Python’s impact on data science has been huge – there’s no question about it. Its vast ecosystem of libraries, ease of learning, and strong community support have made it the language that almost everyone associates with data science. From beginners to experts, Python has brought data science into the mainstream and opened the door for people from all sorts of backgrounds to jump in and get their hands on data.
But times are changing. As data science expands and the need for specialized tools grows, Python may no longer be the sole go-to language. The field is diversifying, with languages like Julia, R, Scala, and Rust offering solutions that sometimes fit specific data science tasks better than Python.
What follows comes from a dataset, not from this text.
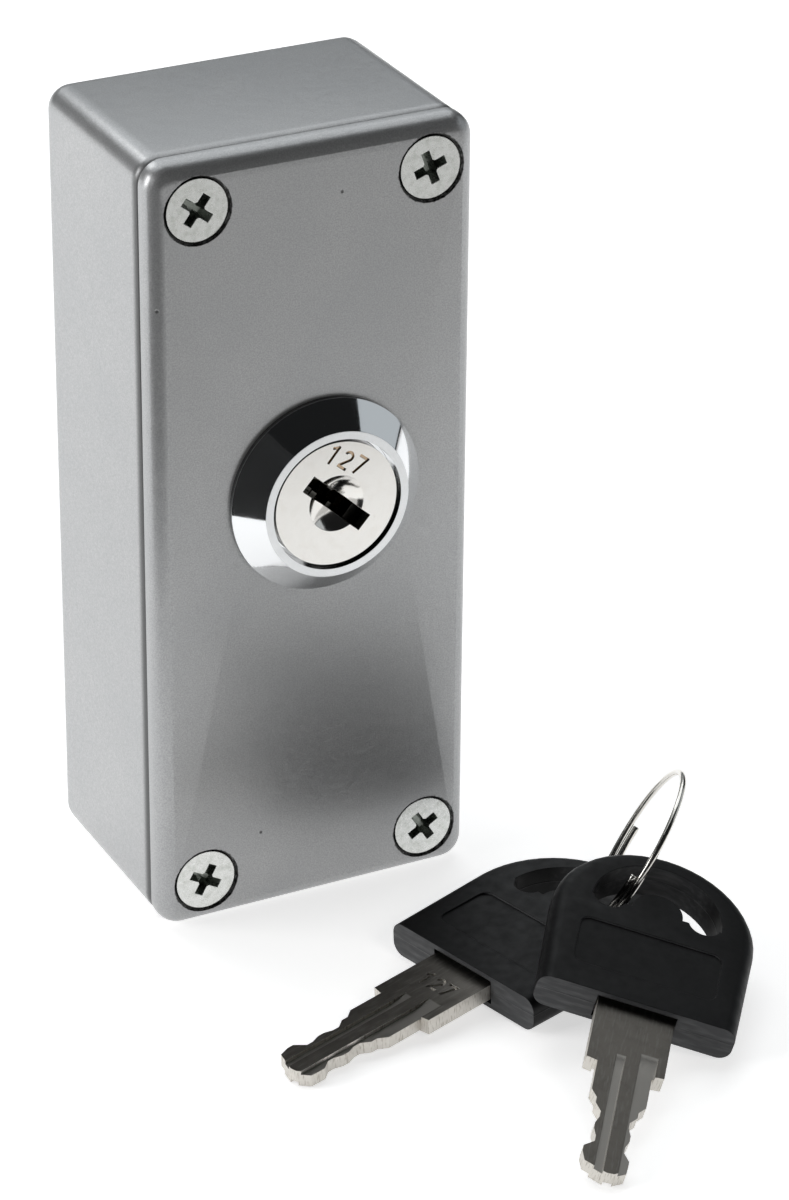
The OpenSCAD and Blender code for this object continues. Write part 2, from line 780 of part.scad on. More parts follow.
module bow_outside() {
    inset = bow_w / 2 - bow_edge_r;
    arc = [for (a = [0:22.5:90]) [bow_arc_r - bow_edge_r + bow_edge_r * cos(a), bow_t / 2 - bow_edge_r + bow_edge_r * sin(a)]];
    mirrored = [for (i = [len(arc) - 1:-1:0]) [arc[i][0], -arc[i][1]]];
    hull() {
        translate([bow_arc_x, 0, 0]) rotate_extrude($fn = 48) polygon(concat([[0, -bow_t / 2]], mirrored, arc, [[0, bow_t / 2]]));
        for (s = [-1, 1], c = [-1, 1]) translate([-0.5, s * inset, c * (bow_t / 2 - bow_edge_r)])
            rotate([0, 90, 0]) cylinder(h = 0.5, r = bow_edge_r, $fn = hull_fn);
    }
}

module bow() {
    difference() {
        bow_outside();
        translate([0, 0, -5]) linear_extrude(10) bow_slot_2d();
        for (c = [-1, 1]) translate([-7.6, 0, c * (bow_t / 2 + 0.8)]) linear_extrude(2, center = true)
            rounded_rect(7.6, 16, 1.2);
        translate([-embedded - 0.02, -root_w / 2 - 0.02, -blade_t / 2 - 0.02]) cube([embedded + 1, root_w + 0.04, blade_t + 0.04]);
        translate([-0.9, -root_w / 2 - 0.15, -1.5]) cube([2, root_w + 0.3, 3]);
    }
}

function cut_edge(cuts) = [for (i = [0:len(cuts) - 1]) each
    [[cut_start + cut_pitch * i - cut_flat, blade_w / 2 - cut_step * cuts[i]],
     [cut_start + cut_pitch * i + cut_flat, blade_w / 2 - cut_step * cuts[i]]]];

module blade_outline() {
    left = cut_edge(left_cuts);
    right = cut_edge(right_cuts);
    polygon(concat(
        [[-embedded, root_w / 2], [root_l, root_w / 2], [root_l + 0.2, blade_w / 2]],
        left,
        [[blade_l - 1.1, 2.3], [blade_l - 0.1, 1], [blade_l, 0.2], [blade_l - 0.9, -2.3]],
        [for (i = [len(right) - 1:-1:0]) [right[i][0], -right[i][1]]],
        [[root_l + 0.2, -blade_w / 2], [root_l, -root_w / 2], [-embedded, -root_w / 2]]));
}

// One milled groove in the upper face: it runs out in the cutter's radius at its bow end
module groove(start, y0, y1) {
    run = sqrt(2 * groove_cutter_r * groove_depth);
    translate([start + run, y0, blade_t / 2 - groove_depth]) cube([blade_l, y1 - y0, 2]);
    translate([start + run, y0, blade_t / 2 - groove_depth + groove_cutter_r]) rotate([-90, 0, 0])
        cylinder(h = y1 - y0, r = groove_cutter_r, $fn = 180);
}

module key_blade(stamped = false) {
    difference() {
        linear_extrude(blade_t, center = true) blade_outline();
        if (stamped) translate([3.9, 0.1, blade_t / 2]) rotate([180, 0, 90]) digits([1.65, 0, 0]);
        for (a = [0, 180]) rotate([a, 0, 0]) {
            groove(7.3, -1.17, -0.17);
            groove(6.2, 1.4, 3.3);
        }
    }
}

module key_1_bow() {
    color("#17181a") at_key(key_1_pos, key_1_turn) bow();
}

module key_1_blade() {
    color("#8f8b84") at_key(key_1_pos, key_1_turn) key_blade(true);
}

module key_2_bow() {
    color("#17181a") at_key(key_2_pos, key_2_turn) bow();
}

module key_2_blade() {
    color("#8f8b84") at_key(key_2_pos, key_2_turn) key_blade();
}

// The ring is one wire wound over more than a full turn, so its ends lie side by side.
// Its first and last stretches are level and the single stretch between them crosses over.
function side_shift(a) = (wire_r + 0.02) * (a < overlap ? -1 : a > 360 ? 1 : -cos(180 * (a - overlap) / (360 - overlap)));

module split_ring() {
    rings = [for (i = [0:ring_steps]) [for (j = [0:wire_sides - 1])
        let (a = wire_turn * i / ring_steps, side = 360 * j / wire_sides, r = ring_r + wire_r * cos(side))
        [r * cos(ring_start + a), r * sin(ring_start + a), side_shift(a) + wire_r * sin(side)]]];
    color("#c9c6c0") translate(ring_pos) rotate([0, 0, ring_azimuth]) rotate([0, 90 - ring_tilt, 0])
        rotate([0, 0, 90]) skin(rings);
}

enclosure_base();
lid();
lid_screws();
cable_grommet();
earth_screw();
earth_tag();
lock_barrel();
lock_washer();
lock_nut();
switch_bracket();
switch_case();
switch_cover();
switch_screws();
switch_nuts();
terminal_common();
terminal_normally_closed();
terminal_normally_open();
actuating_lever();
plunger();
contact_blade();
moving_contact();
plug();
stop_washer();
cam();
cam_nut();
wafer(0);  // wafer_1
wafer(1);  // wafer_2
wafer(2);  // wafer_3
wafer(3);  // wafer_4
wafer(4);  // wafer_5
wafer(5);  // wafer_6
wafer(6);  // wafer_7
springs_odd();
springs_even();
key_1_bow();
key_1_blade();
key_2_bow();
key_2_blade();
split_ring();
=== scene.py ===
"""Looks of the key selector switch: materials, the split ring's wire, camera, floor and lights.

Lengths are in metres, in the CAD model's frame: +Z up, the lid faces -Y, and the origin is the
centre of the back face.
"""

import math

import bmesh
import bpy
from mathutils import Euler, Matrix, Vector


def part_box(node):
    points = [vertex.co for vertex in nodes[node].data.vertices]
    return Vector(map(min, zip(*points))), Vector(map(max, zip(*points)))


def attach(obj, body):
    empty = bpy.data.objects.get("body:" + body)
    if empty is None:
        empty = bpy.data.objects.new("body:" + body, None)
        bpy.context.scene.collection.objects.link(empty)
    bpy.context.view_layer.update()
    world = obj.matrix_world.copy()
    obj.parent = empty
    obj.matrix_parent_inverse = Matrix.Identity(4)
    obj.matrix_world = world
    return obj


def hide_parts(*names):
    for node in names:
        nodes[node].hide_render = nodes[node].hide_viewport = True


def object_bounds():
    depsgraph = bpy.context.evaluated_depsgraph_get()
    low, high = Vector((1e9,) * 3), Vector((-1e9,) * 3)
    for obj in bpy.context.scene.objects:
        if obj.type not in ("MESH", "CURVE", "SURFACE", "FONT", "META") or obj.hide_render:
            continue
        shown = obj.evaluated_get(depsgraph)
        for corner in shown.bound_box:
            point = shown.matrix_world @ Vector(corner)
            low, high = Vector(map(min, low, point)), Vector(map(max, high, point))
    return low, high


MM = 0.001
COAT_ROUGH = 0.12
BEVEL_SAMPLES = 6

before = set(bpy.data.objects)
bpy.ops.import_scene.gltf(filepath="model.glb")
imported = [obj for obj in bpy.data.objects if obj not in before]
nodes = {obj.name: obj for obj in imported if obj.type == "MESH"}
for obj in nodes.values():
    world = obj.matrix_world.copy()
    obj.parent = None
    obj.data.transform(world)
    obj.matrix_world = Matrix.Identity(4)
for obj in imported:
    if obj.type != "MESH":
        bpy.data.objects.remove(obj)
cad_low, cad_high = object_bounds()
scene = bpy.context.scene


# ---------------------------------------------------------------- materials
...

Whether it’s faster processing, efficient memory use, or scalability in big data, these new tools are showing that there’s more than one way to tackle data science challenges.
While Python will remain an essential language in the field, its “one-size-fits-all” status is gradually being replaced by a more nuanced approach. In the future, we’re likely to see Python as part of a larger toolkit, where it works alongside other specialized languages to meet the growing demands of modern data science. Python won’t disappear – it’s still a powerful language – but it may be time for it to share the spotlight with some new stars.